Effect of cytolethal distending toxin on F-actin assembly and cell division in Chinese hamster ovary cells.

Cytolethal distending toxin (CDT) is a newly described toxin produced by a number of enteropathogens, including Campylobacter jejuni, various Escherichia coli strains, and a few Shigella species. CDT induces distension and eventual death of a number of transformed cell lines. Here, we extend previous studies by demonstrating that morphological changes in CDT-treated Chinese hamster ovary cells are coincident with changes in cytoskeletal structure and an inhibition of cell proliferation. CDT-treated cells underwent a progressive accumulation of F-actin assemblies which microscopically resembled actin stress fibers.
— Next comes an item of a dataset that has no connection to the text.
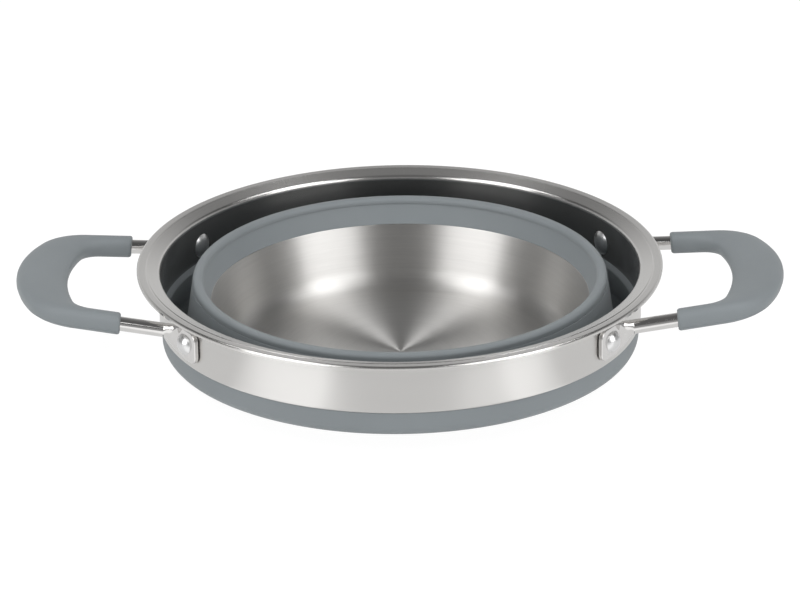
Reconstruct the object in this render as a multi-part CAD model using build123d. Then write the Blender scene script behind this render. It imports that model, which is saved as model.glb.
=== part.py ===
from build123d import *
import os
from math import asin, atan2, cos, degrees, radians, sin, sqrt

# Collapsible camping pot, folded flat, with its two side handles along X
# The origin is on the pot's axis at the underside of the base, in millimetres

# Capsule base: aluminium spreader closed in by a steel cap
spreader_radius = 63.0
spreader_thickness = 3.2
cap_sheet = 0.6
cap_bend_radius = 0.9

# Steel pan
pan_floor_margin = 9.0
pan_flare = 7.4
pan_depth = 25.8
pan_floor_bend_radius = 10.0
pan_sheet = 0.7
pan_flange_reach = 2.4
pan_flange_bend_radius = 0.5

# Silicone wall, folded down once between the ring and the pan
silicone_wall = 2.2
collar_wall = 2.8
collar_cover = 1.7
collar_grip_depth = 7.5
collar_web_inset = 0.15
crest_outset = 5.1
crest_rise = 8.45
crest_bead_radius = 2.3
fold_drop = 28.3
fold_lean = 5.5
fold_bend_radius = 5.3
fold_gap = 0.3
fold_top_inset = 1.35
trough_width = 5.6
trough_corner_radius = 4.5
skirt_rise = 10.8
skirt_step = 0.9
skirt_grip_height = 3.2
skirt_grip_bevel = 1.2

# Steel ring that holds the lip and both handles
ring_sheet = 0.8
ring_flange_reach = 1.2
ring_flange_bend_radius = 0.3
band_height = 22.9
crease_bend_radius = 1.6
lip_flare = 9.8
lip_rise = 1.75
lip_roll_depth = 1.6
lip_roll_radius = 0.95

# Handle rods, bent from round bar with their ends pressed flat
rod_diameter = 6.0
handle_slope = 5.5
leg_toe_in = 8.7
rod_tip_distance = 57.3
rod_bow_radius = 75.0
rod_corner_radius = 17.0
tab_thickness = 2.0
tab_height = 13.6
tab_overhang = 8.6
tab_reach = 6.5
tab_corner_radius = 3.8
tab_edge_radius = 0.5
neck_start = 4.6
neck_bend = 10.1
neck_run = 3.8
neck_lift = 0.6
neck_rise = 2.1
neck_shoulder_half_height = 6.0
neck_shoulder_half_thickness = 1.2
neck_waist_half_height = 4.4
neck_waist_half_thickness = 2.15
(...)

Accumulation of the stress fiber-like structures in CDT-treated cells was accompanied by an apparent blockage of cell division. Multinucleation was detected in some cells but did not constitute a significant feature of CDT action. Although toxin-treated cells failed to divide, cell viability remained high for the first 4 days following toxin treatment, as evidenced by trypan blue exclusion and neutral red uptake. [3H]thymidine incorporation studies on CDT-treated cells were consistent with a blockage of cell proliferation without a direct inhibition of DNA synthesis. Although the progression of toxin action developed slowly, a 2-min exposure to CDT resulted in an irreversible development of toxicity. Together, our data indicate that CDT affects F-actin assembly within target cells and may interrupt the regulation or function of cell cycle-dependent events leading to cytokinesis.